少女漫画の話に戻ると(いつも僕は少女漫画の話しかしないのだけど)
「顔や地位じゃなく、性格を見てくれる恋愛」「見せかけじゃない本当の自分を見てくれる恋愛」「一途な想いこそがかなう」「どんな女の子にも必ず運命の相手がたった一人いる」「一方的な依存でなく共に助け合う関係」「共に幸せになる関係」。そういう「正しい(幸せな)恋愛」こそが、オンナノコの選ぶべき恋愛の形として常に提示されてきた。もちろんそれらは一方では少女漫画における恋愛の思想を進化させてきた非常に重要なテーマだったのだけれど、もう一方では巨大な足枷となってはいなかっただろうか?
正しくて、美しくて、幸せな恋愛は、そのいずれかが欠けた少女達の想いに、「ワタシの恋愛は間違った恋愛なの?」とうしろめたさに似た陰を落とさなかっただろうか? かなわなかった想いや、哀しみと辛さだけがつのる関係や、いつわりの外見や、優柔不断な恋心は、それは「恋愛」にカテゴライズされない異端の教徒のものなのだろうか?

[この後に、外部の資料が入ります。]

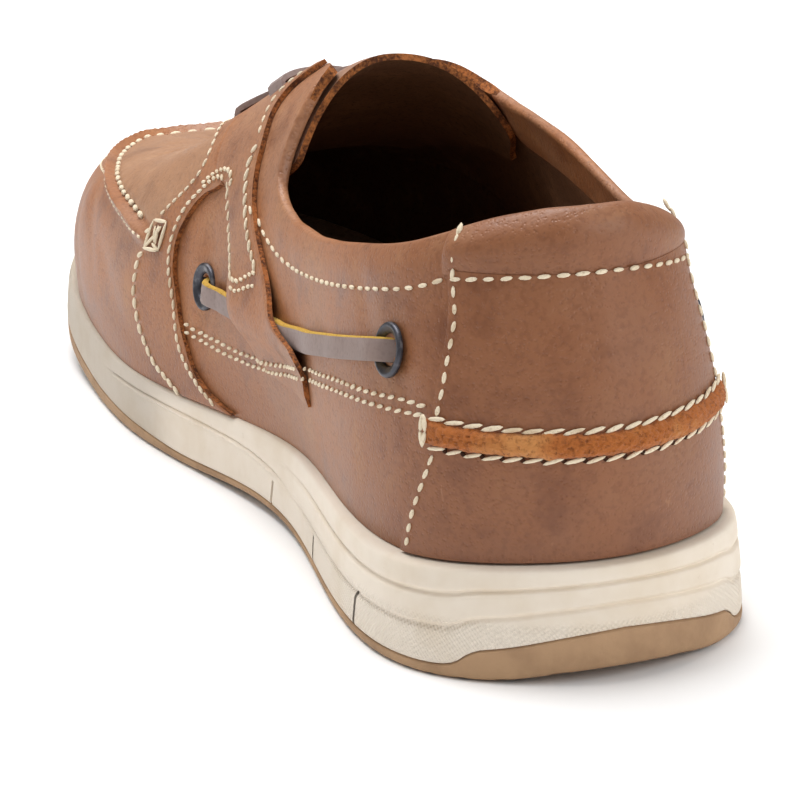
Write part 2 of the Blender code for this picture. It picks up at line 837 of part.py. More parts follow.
def punch(name, place, radius, cutters):
    """Cutter of one round hole through the leather."""
    profile = ((EYELET_RADIUS, 0.0), (EYELET_RADIUS, radius), (-EYELET_RADIUS, radius), (-EYELET_RADIUS, 0.0))
    return turned(name, place, profile, False, None, cutters)


def punches(cutters):
    """Cutters of the eyelets' holes, and of the holes beside the throat."""
    eyelets = [punch(f"hole_{name}", place, EYELET_HOLE, cutters) for name, place in eyelet_places()]
    throat = []
    for side, word in ((-1, "inner"), (1, "outer")):
        for spot, (turn, rise) in (("front", THROAT_FRONT), ("rear", THROAT_REAR)):
            throat.append(punch(f"hole_{word}_throat_{spot}", (side * turn, rise), THROAT_HOLE, cutters))
    return eyelets, throat


def patch(name, turns, rises, lift, thickness, material, parts, keep=None):
    """Sheet laid on the upper, lifted by a distance that may change over it."""
    turns, rises = np.broadcast_arrays(turns, rises)
    low = relief(turns, rises) + SEAT_GAP + lift
    if keep is None:
        keep = np.ones((turns.shape[0] - 1, turns.shape[1] - 1), bool)
    outer, inner = offset(turns, rises, low + thickness), offset(turns, rises, low)
    return shell(name, outer, inner, keep, material, parts)


def lace_rise(turn):
    """Rise of the side lace along its run."""
    part = (np.abs(turn) - EYELET_REAR[0]) / (EYELET_FRONT[0] - EYELET_REAR[0])
    straight = EYELET_REAR[1] + (EYELET_FRONT[1] - EYELET_REAR[1]) * part
    return straight - LACE_SAG * np.sin(pi * np.clip(part, 0, 1)**LACE_SKEW)


def build_saddles(parts, materials, holes):
    """Saddle on each side: a wing, the eyelet stay above it and a strap over the lace."""
    table = np.array(SADDLE)
    rises = table[:, :1]
    shares = np.arange(1, SADDLE_STEPS + 1) / SADDLE_STEPS
    columns = [rises * 0 + table[:, 1:2]]
    columns += [table[:, i:i + 1] * (1 - shares) + table[:, i + 1:i + 2] * shares for i in (1, 2, 3)]
    turn_grid = np.concatenate(columns, 1)
    rises = np.broadcast_to(rises, turn_grid.shape)
    keep = np.ones((turn_grid.shape[0] - 1, turn_grid.shape[1] - 1), bool)
    keep[:WING_TOP, SADDLE_STEPS:2 * SADDLE_STEPS] = False
    keep[:STRAP_START, 2 * SADDLE_STEPS:] = False
    back = np.linspace(0, 1, SADDLE_STEPS + 1)[1:] * OUTER_CORNER * ramp(rises[:, -1:], 0.60, 0.80)
    for side, word in ((-1, "inner"), (1, "outer")):
        turns = side * turn_grid
        if side > 0:
            turns[:, 2 * SADDLE_STEPS + 1:] += back
        bulge = np.exp(-((rises - lace_rise(turns)) / STRAP_SPREAD)**2)
        strap = 1 - ramp(turn_grid, STRAP_FRONT, WING_REAR)
        saddle = patch(f"saddle_{word}", turns, rises, STRAP_COVER * bulge * strap,
                       PANEL_THICKNESS, materials["leather"], parts, keep)
        for hole in holes:
            if word in hole.name:
                cut(saddle, hole)


def build_heel(parts, materials):
    """Heel panel, padded band above it and the raised tape across it."""
    shares = np.linspace(-1, 1, HEEL_COLUMNS)
    rises = np.array([row[0] for row in HEEL_SEAM[:-1]] + [PANEL_TOP])[:, None]
    patch("heel_panel", smooth(HEEL_SEAM, 1, rises) * shares, rises, 0.0, PANEL_THICKNESS,
          materials["leather"], parts)

    up = np.array(BAND_ROWS)[:, None]
    turns = BAND_TURN * shares
    rises = BAND_LOW + (edge_rise(turns) - BAND_MARGIN - BAND_LOW) * up
    puff = np.sin(pi * (0.08 + 0.84 * up))
    patch("collar_band", np.broadcast_to(turns, rises.shape), rises, 0.0,
          BAND_EDGE + (BAND_THICKNESS - BAND_EDGE) * puff, materials["leather"], parts)

    across = np.array(TAPE_ROWS)[:, None]
    rises = TAPE_RISE + TAPE_HALF * across + TAPE_TIP * (shares**2 - 0.3)
    patch("heel_tape", np.broadcast_to(TAPE_TURN * shares, rises.shape), rises,
          PANEL_THICKNESS + GAP, TAPE_THICKNESS * (1 - np.abs(across)**3 / 2),
          materials["tape"], parts)


def build_tongue(parts, materials):
    """Tongue under the throat, bent over the instep."""
    around = np.linspace(-1, 1, TONGUE_COLUMNS)
    side = np.where(around < 0, -1.0, 1.0)
    down = np.linspace(0, 1, TONGUE_ROWS)[:, None]
    rear = TONGUE_REAR + TONGUE_SWEEP * around**2
    distance = LENGTH * (rear + (TONGUE_FRONT - rear) * down)
    rises = 1 - np.abs(around) * (1 - TONGUE_SIDE) * (1 - TONGUE_TAPER * down)
    turns = turn_at(distance, rises, side)
    under = WALL_THICKNESS + TONGUE_GAP
    sheets = [offset(turns, rises, -depth) for depth in (under, under + TONGUE_THICKNESS)]
    keep = np.ones((TONGUE_ROWS - 1, TONGUE_COLUMNS - 1), bool)
    shell("tongue", *sheets, keep, materials["leather"], parts)


def strip(name, turn, rise, away, material, collection):
    """Flat lace along a path on the last."""
    path, normal = offset(turn, rise, away), last_normal(turn, rise)
    across = np.cross(normal, np.gradient(path, axis=0))
    across = across / np.linalg.norm(across, axis=1, keepdims=True) * LACE_WIDTH / 2
    up = normal * LACE_THICKNESS
    ring = np.stack([path - across, path + across, path + across + up, path - across + up], 1)
    count = len(path)
    faces = [(0, 1, 2, 3), tuple(4 * (count - 1) + corner for corner in (3, 2, 1, 0))]
    for start in range(0, 4 * (count - 1), 4):
        for corner in range(4):
            ahead = (corner + 1) % 4
            faces.append((start + corner, start + ahead, start + 4 + ahead, start + 4 + corner))
    return new_object(name, ring.reshape(-1, 3), faces, material, collection)


def build_laces(parts, cutters, materials):
    """Side laces between their eyelets, and the lace over the throat."""
    over = EYELET_SAG + EYELET_LIP + 2 * GAP
    share = np.linspace(0, 1, SIDE_LACE_STEPS)
    ends = 1 - ramp(share, 0.05, 0.13) * ramp(1 - share, 0.05, 0.13)
    for side, word in ((-1, "inner"), (1, "outer")):
        turn = side * (EYELET_FRONT[0] + (EYELET_REAR[0] - EYELET_FRONT[0]) * share)
        strip(f"side_lace_{word}", turn, lace_rise(turn), GAP + (over - GAP) * ends,
              materials["lace"], parts)

    base = SEAT_GAP + PANEL_THICKNESS + SEAT_GAP
    share = np.linspace(-1, 1, THROAT_LACE_STEPS)
    side = np.where(share < 0, -1.0, 1.0)
    rise = 1 - np.abs(share) * (1 - THROAT_FRONT[1])
    front = [last(sign * THROAT_FRONT[0], THROAT_FRONT[1])[1] for sign in (-1, 1)]
    rear = [last(sign * THROAT_REAR[0], THROAT_REAR[1])[1] for sign in (-1, 1)]
    runs = (("throat_lace", front), ("cross_one", (front[0], rear[1])), ("cross_two", (rear[0], front[1])))
    strips = []
    for level, (name, (start, end)) in enumerate(runs):
        turn = turn_at(start + (end - start) * (share + 1) / 2, rise, side)
        strips.append(strip(name, turn, rise, np.full_like(share, base + level * LACE_STEP),
                            materials["lace"], cutters if level else parts))
    for other in strips[1:]:
        boolean(strips[0], other, "UNION")


def centre(parts, cutters):
    """Move the shoe so that the middle of its outline stands at the origin."""
    plan = outline(ring_turns())
    middle = (plan.min(0) + plan.max(0)) / 2
    anchor = bpy.data.objects.new("shoe_centre", None)
    anchor.location = (-middle[0], -middle[1], 0.0)
    for thing in list(parts.objects) + list(cutters.objects):
        thing.parent = anchor
    parts.objects.link(anchor)


def main():
    """Build every part of the shoe."""
    for thing in list(bpy.data.objects):
        bpy.data.objects.remove(thing, do_unlink=True)
    parts = bpy.data.collections.new("boat_shoe")
    cutters = bpy.data.collections.new("cutters")
    bpy.context.scene.collection.children.link(parts)
    bpy.context.scene.collection.children.link(cutters)
    materials = {name: new_material(name, *values) for name, values in FINISHES.items()}
    build_sole(parts, cutters, materials)
    eyelet_holes, throat_holes = punches(cutters)
    build_upper(parts, materials, eyelet_holes + throat_holes)
    build_saddles(parts, materials, throat_holes)
    build_eyelets(parts, materials)
    build_heel(parts, materials)
    build_tongue(parts, materials)
    build_laces(parts, cutters, materials)
    centre(parts, cutters)


main()
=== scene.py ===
"""Right boat shoe in oiled brown leather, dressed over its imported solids."""
import logging
from dataclasses import dataclass, field
from enum import Enum
from math import cos, pi, sin
from typing import Iterable, Optional, Sequence, Union

import bpy
import numpy as np
from mathutils import Matrix


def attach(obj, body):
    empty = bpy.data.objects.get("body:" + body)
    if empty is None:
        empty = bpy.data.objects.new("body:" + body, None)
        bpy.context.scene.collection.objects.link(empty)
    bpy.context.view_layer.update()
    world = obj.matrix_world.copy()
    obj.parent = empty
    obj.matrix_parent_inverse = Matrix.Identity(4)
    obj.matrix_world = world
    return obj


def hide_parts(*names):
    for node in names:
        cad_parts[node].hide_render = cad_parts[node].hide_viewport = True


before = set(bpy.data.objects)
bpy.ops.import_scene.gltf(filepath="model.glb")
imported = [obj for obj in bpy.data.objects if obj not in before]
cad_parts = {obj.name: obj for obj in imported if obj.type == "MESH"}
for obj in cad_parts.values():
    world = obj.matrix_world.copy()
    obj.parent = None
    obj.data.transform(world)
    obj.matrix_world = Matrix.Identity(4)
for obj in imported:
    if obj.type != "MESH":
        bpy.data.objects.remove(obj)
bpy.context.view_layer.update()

LOG = logging.getLogger("boat_shoe")
Array = np.ndarray
Table = Sequence[Sequence[float]]


class Side(Enum):
    """Side of the foot that a piece lies on."""

    INNER = -1
    OUTER = 1

    @property
    def word(self) -> str:
        """Name of the side as the solids use it."""
        return self.name.lower()


class Lay(Enum):
    """How the stitches of a row lie, as their slant in radians."""

    RUN = 0.06
    ROPE = 0.50
    TWIST = 0.24
    BACK = -0.25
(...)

もちろん少女漫画の仇は少女漫画で取るのがこの日記の伝統なので、いくつかの(はてなでは前にもう書いてるけど)作品を紹介するだけにしてみる。


津田雅美わたしは行かない」(『天使の棲む部屋』ISBN:4592127277 所収)は遠距離恋愛する少女が主人公。「遠く離れても 会えなくても… 想い合える人がいる それだけで幸せになれる」彼女はしかし、同じクラスの無愛想な少年を恐がりながらも彼に惹かれはじめる。「その時 つらぬいた感情を そのとき燃えはじめたものを 私はごまかすことができない わたしはこの男に愛されたい」「たまらなく魅かれる−−あの人とはわかり合える でも 私を変えたのは瑞希だ」「どうして瑞希ひとりを好きではいられないの? 私は誰も傷つけたくないのに……」彼女は悩んだ挙句に、瑞希好きな人がいること、二人のどちらも選べないことを告げる。彼の出した答えは−−「三人で会うこと」。「私のこと憎んだっていいのに 顕上君に会ってみたいっていってくれたの」「格闘とかしたりして 友情めばえたりして」「不思議な気分だった 私たち三人の関係は緊迫したままのはずなのに なんだか 私も顕上も冬休みが来るのを待ち遠しく思っているんだ−−」


おおいま奏都青空の下 君と」(『ファイト!』ISBN:408856362X 所収)はhttp://d.hatena.ne.jp/sayuk/20030827/p1あたり参考。


石田拓実色恋寓話ISBN:4088488563 は(あるいは石田作品全般は)まさにその「間違った恋愛」の見本市みたいな話だし、続編の「ラブ・メルヒェン」(『スプーン一杯の愛情』2巻 ISBN:4088417504 所収)に至ってはラストでそれを宣言してしまっている。「正解なんてないかわり まちがいだっていっこもないから。」「あらゆる恋愛はただそれだけで恋愛である」というのは石田作品すべてに通底した思想で、「正しい恋愛」からも、さらにはそのアンチとしての(おそらく岡崎京子直系として生まれた、フィールヤング・シュークリーム系の)「リアルな恋愛」(それは結局、「リアルな恋愛が正しい」という別の「正しい恋愛」思想だ)からも自由にすり抜けている。(そもそも少女漫画ラブストーリーの祖・大島弓子作品自体が「間違った恋愛」ばかりだったのではないか?)


吉野朔実不幸の発明」(『恋愛的瞬間』2巻 ISBN:4088486226 所収)彼女のいる男にしか手を出さない撫子。「私 男の子嫌いなんです」「私の不幸は精神的にのみレズだってことです ひと目で好きになるのは女の子です でも肉体的には受け付けないのでそのかわりに 彼女の相手に手を出して 欲望を満足させるんです」「他人を不幸にすることが私の恋です」そう告白する彼女に告げられる言葉、「大丈夫 いつかきっと酷い目に会えるよ」「君には覚悟があり自覚がある 追求しつづけなさい かならず幸福になれるよ」。


名香智子PARTNER』(小学館文庫全8巻)はhttp://d.hatena.ne.jp/sayuk/20030911/p1 とか http://d.hatena.ne.jp/sayuk/20030915/p1 あたり。「運命の恋愛」思想へのアンチテーゼ。


まとまらないけど結局、
・正しい恋愛が正しい
・正しい恋愛が幸せ
・幸せな恋愛が正しい
・幸せな恋愛が幸せ
って4つがあって、それぞれに抗してるのが順におおいま・津田・石田・吉野の各作品な訳で。